Step 5: Look for UV exposure, discoloration, or heat damage

Cut-resistant fibers don't like sunlight or sustained heat. HPPE softens around 280°F and degrades meaningfully under prolonged UV exposure. We've seen gloves stored on a truck dashboard over a summer come back with measurable strength loss across the palm — sometimes a full ANSI level worth. Discoloration that doesn't wash out (yellowing, fading, patchy bleaching) is usually the visual signature. The same applies to heat: a glove that's been near a hot exhaust, a kiln face, or a welding spatter shower has been outside its rated range. Even if it looks intact, the fibers are weakened. Pull it from cut-resistant duty and put it on a lower-stakes task — or retire it entirely.

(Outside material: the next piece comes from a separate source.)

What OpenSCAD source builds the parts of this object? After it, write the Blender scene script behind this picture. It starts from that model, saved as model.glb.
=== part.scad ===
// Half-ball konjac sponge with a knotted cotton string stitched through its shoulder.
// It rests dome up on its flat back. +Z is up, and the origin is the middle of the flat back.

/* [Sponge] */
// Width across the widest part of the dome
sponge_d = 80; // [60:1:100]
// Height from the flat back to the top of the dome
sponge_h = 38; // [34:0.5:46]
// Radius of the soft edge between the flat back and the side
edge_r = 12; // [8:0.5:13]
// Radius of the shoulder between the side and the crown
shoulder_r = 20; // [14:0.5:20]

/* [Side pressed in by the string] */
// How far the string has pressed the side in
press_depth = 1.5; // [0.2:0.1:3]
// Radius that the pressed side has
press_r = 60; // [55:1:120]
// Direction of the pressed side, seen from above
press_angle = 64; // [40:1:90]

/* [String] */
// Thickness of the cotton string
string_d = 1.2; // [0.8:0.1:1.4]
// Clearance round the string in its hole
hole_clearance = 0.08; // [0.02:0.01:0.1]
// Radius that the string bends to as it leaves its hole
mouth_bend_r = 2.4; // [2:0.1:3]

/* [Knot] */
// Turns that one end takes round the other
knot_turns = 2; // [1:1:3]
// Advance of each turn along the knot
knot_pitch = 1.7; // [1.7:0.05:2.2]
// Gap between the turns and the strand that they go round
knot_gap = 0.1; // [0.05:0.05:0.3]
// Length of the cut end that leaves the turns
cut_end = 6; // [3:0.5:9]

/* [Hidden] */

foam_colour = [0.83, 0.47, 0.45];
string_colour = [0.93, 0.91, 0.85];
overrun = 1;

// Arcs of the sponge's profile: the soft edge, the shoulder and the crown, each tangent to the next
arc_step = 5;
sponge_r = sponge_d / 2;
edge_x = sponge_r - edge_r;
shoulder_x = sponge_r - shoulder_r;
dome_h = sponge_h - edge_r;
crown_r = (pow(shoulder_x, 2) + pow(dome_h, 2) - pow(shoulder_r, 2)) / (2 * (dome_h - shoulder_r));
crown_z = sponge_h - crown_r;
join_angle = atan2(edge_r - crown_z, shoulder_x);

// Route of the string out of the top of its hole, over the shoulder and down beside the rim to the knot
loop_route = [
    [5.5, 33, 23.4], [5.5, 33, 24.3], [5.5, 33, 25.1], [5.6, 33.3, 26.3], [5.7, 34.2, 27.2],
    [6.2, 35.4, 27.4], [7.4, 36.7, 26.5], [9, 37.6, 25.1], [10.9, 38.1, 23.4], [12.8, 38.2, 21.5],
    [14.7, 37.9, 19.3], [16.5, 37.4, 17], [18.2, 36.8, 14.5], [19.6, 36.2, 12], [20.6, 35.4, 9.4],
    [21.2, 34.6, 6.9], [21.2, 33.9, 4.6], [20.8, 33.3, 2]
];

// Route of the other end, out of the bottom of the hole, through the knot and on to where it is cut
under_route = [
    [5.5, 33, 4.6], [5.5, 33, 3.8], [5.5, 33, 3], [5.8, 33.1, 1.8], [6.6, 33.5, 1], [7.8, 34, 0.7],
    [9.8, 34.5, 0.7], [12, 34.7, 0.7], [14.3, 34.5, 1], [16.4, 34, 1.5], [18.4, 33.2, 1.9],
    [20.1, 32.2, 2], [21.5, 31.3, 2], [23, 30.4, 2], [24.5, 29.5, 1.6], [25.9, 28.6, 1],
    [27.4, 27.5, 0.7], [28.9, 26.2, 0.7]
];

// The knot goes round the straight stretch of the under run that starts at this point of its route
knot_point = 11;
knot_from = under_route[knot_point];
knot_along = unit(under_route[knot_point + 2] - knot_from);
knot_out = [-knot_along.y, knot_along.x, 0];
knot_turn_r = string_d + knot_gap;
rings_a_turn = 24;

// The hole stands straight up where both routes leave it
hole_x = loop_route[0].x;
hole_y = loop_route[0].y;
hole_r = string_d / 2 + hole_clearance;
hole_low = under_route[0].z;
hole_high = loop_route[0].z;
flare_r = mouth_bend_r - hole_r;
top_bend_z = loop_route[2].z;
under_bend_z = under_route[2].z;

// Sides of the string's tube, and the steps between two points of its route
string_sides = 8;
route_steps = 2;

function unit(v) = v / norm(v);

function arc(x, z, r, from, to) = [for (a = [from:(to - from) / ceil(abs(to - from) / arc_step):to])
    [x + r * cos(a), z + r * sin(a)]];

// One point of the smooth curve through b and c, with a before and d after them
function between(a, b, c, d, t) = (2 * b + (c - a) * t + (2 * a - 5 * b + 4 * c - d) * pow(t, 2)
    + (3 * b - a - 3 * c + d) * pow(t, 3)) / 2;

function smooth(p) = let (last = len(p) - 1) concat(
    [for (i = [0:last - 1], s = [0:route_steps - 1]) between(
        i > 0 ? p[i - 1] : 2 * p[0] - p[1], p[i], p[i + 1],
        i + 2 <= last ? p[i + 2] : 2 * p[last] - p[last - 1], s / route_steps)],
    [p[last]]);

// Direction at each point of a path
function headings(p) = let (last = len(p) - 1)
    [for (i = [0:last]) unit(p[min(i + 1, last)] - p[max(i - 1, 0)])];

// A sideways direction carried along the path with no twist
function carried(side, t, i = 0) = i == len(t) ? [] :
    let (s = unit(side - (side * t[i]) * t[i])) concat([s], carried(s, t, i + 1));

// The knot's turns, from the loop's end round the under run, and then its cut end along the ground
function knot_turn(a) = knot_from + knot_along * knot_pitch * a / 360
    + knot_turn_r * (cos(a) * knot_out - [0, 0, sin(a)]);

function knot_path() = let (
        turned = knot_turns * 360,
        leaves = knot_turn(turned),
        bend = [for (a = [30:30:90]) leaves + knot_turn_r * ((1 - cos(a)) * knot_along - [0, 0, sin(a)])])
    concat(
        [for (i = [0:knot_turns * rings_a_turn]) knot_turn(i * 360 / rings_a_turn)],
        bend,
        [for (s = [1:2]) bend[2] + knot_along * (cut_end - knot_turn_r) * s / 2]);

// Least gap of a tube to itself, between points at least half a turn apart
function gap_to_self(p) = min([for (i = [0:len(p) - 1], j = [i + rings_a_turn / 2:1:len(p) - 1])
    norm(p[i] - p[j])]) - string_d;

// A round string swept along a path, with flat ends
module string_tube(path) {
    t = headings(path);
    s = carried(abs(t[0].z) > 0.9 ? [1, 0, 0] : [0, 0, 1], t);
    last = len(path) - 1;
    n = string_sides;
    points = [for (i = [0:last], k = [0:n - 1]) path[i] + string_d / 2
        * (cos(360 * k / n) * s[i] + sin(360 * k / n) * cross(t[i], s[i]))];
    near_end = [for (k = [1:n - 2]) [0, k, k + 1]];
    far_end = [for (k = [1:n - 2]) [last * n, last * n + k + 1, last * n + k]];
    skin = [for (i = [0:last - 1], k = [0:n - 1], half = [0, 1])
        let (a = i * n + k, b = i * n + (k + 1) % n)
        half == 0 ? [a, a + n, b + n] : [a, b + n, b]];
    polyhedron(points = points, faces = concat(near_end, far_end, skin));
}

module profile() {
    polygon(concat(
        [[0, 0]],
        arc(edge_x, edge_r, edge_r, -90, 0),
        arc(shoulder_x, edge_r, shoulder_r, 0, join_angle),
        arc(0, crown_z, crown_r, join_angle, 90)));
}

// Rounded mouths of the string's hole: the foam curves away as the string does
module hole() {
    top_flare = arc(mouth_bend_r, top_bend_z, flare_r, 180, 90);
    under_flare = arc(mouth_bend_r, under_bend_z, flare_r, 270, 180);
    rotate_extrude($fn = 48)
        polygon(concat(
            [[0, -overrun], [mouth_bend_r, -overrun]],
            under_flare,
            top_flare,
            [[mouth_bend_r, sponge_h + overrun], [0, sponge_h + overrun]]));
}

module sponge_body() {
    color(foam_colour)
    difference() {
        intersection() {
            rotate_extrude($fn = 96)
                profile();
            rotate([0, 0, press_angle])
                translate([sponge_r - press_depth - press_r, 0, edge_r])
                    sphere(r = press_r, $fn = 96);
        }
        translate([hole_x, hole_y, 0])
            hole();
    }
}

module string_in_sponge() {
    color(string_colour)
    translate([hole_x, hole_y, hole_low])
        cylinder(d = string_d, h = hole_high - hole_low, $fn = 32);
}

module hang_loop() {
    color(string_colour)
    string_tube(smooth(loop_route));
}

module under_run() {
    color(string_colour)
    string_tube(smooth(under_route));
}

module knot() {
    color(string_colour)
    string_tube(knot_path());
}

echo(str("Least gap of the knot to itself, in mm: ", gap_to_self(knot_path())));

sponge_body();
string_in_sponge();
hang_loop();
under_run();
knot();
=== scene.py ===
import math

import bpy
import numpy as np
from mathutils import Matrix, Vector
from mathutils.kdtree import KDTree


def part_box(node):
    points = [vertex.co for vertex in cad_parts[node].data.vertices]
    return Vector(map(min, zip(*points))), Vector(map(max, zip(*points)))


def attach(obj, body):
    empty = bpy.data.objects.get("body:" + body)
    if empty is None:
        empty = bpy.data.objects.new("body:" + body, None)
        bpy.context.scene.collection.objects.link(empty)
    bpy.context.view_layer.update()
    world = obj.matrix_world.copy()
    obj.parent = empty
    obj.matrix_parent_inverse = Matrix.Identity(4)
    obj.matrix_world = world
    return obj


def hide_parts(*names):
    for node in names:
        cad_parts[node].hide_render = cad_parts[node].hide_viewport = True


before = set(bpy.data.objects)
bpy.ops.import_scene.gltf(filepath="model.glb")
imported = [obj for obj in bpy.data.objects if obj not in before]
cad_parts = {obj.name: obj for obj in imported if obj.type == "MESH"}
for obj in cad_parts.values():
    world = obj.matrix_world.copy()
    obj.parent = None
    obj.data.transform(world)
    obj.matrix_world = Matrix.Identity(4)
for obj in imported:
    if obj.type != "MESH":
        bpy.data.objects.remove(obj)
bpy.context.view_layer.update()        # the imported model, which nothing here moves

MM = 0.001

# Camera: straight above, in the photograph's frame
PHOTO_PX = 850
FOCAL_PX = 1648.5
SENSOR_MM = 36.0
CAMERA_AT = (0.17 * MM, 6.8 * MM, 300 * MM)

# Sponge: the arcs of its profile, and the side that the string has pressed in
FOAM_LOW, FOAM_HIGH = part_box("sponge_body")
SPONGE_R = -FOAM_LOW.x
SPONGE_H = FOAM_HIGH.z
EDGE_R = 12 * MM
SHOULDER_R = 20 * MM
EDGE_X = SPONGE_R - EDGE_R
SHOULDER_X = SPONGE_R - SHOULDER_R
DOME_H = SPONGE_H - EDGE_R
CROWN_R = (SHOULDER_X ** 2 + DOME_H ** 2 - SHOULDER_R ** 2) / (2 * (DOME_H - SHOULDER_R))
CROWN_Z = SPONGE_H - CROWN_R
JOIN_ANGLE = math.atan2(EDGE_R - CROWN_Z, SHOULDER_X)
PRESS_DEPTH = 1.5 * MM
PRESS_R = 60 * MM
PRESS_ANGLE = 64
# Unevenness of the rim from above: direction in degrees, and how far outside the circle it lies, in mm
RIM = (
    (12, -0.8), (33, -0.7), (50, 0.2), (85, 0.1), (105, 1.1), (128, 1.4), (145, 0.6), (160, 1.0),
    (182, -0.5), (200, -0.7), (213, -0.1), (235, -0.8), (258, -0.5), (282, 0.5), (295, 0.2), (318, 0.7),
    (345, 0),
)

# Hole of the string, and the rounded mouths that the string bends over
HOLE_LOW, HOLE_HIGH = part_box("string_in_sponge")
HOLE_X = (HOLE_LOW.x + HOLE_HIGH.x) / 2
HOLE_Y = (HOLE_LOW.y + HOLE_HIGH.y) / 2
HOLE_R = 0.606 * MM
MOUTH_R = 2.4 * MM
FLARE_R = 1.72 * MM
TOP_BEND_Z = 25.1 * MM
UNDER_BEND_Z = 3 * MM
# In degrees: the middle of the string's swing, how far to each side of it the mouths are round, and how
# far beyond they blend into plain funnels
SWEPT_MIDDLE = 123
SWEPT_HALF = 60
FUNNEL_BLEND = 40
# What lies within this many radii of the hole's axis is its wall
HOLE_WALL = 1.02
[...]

What to do when you spot one of these on your stock

If a single sign shows up on a single glove, replace that glove. If the same sign shows up across multiple gloves in the same batch or on the same worker's hands, the failure usually traces back to a single environmental factor — a wash cycle, a storage location, a chemical step in the workflow, or a workstation that runs hotter than expected. Fix the upstream cause first; otherwise the replacement gloves go the same way.

For ongoing programs, we recommend buying cut-resistant gloves in matched multi-pair packs and rotating the whole pack out together when the worst-wearing position hits replacement. Worn gloves and fresh gloves in the same drawer mean someone always grabs the worn ones first. We covered the broader retirement question across glove types in our post on when it's time to replace your work gloves, and if you're not yet sure what cut level your work actually requires, the ANSI A1–A9 manufacturer's guide covers the matching logic.

Forty years of making these gloves has taught us one consistent thing: the rating on the cuff is a promise about a fresh, intact sample. Once any of these five signs is on the hand, the promise is over. Replace the glove.